- [DATASET SECTION]:
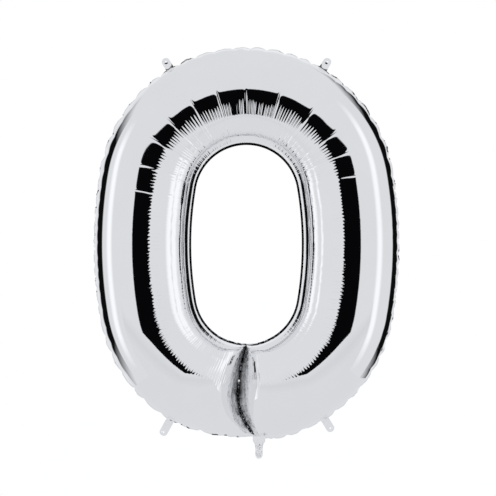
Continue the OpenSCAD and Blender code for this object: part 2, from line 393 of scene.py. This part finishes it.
def margin_grid(weld, outward, t1, width, wave, lean, seed):
    """A strip along a weld line, wavier towards its free edge, flat where the tabs and tail leave it."""
    flat = np.ones(len(t1))
    for joint in JOINTS.values():
        d = np.hypot(weld[:, 0] - joint["pos_m"][0], weld[:, 2] - joint["pos_m"][2])
        flat *= smooth(d, 0.012, 0.026)
    lift = wave * (noise1(seed, t1, 0.011) + 0.55 * noise1(seed + 1, t1, 0.005))
    wide = width - 0.0007 * (1 + noise1(seed + 2, t1, 0.009)) * flat
    rows = []
    for reach in [np.full(len(t1), at) for at in (-0.0008, 0.0, 0.0011, 0.0023, 0.0034)] + [wide]:
        across = np.clip(reach / width, 0, 1) ** 1.3
        bend = ((lift + lean) * flat * across)[:, None]
        rows.append(weld + outward * reach[:, None] + np.array([0, 1, 0]) * bend)
    return np.stack(rows, 1)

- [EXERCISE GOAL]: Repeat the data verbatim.

- [FINISHED EXERCISE]:
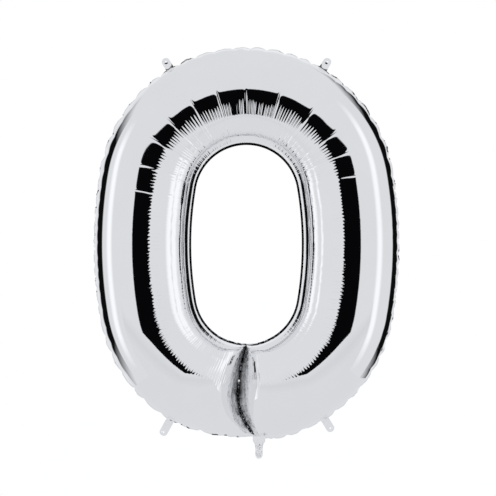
Continue the OpenSCAD and Blender code for this object: part 2, from line 393 of scene.py. This part finishes it.
def margin_grid(weld, outward, t1, width, wave, lean, seed):
    """A strip along a weld line, wavier towards its free edge, flat where the tabs and tail leave it."""
    flat = np.ones(len(t1))
    for joint in JOINTS.values():
        d = np.hypot(weld[:, 0] - joint["pos_m"][0], weld[:, 2] - joint["pos_m"][2])
        flat *= smooth(d, 0.012, 0.026)
    lift = wave * (noise1(seed, t1, 0.011) + 0.55 * noise1(seed + 1, t1, 0.005))
    wide = width - 0.0007 * (1 + noise1(seed + 2, t1, 0.009)) * flat
    rows = []
    for reach in [np.full(len(t1), at) for at in (-0.0008, 0.0, 0.0011, 0.0023, 0.0034)] + [wide]:
        across = np.clip(reach / width, 0, 1) ** 1.3
        bend = ((lift + lean) * flat * across)[:, None]
        rows.append(weld + outward * reach[:, None] + np.array([0, 1, 0]) * bend)
    return np.stack(rows, 1)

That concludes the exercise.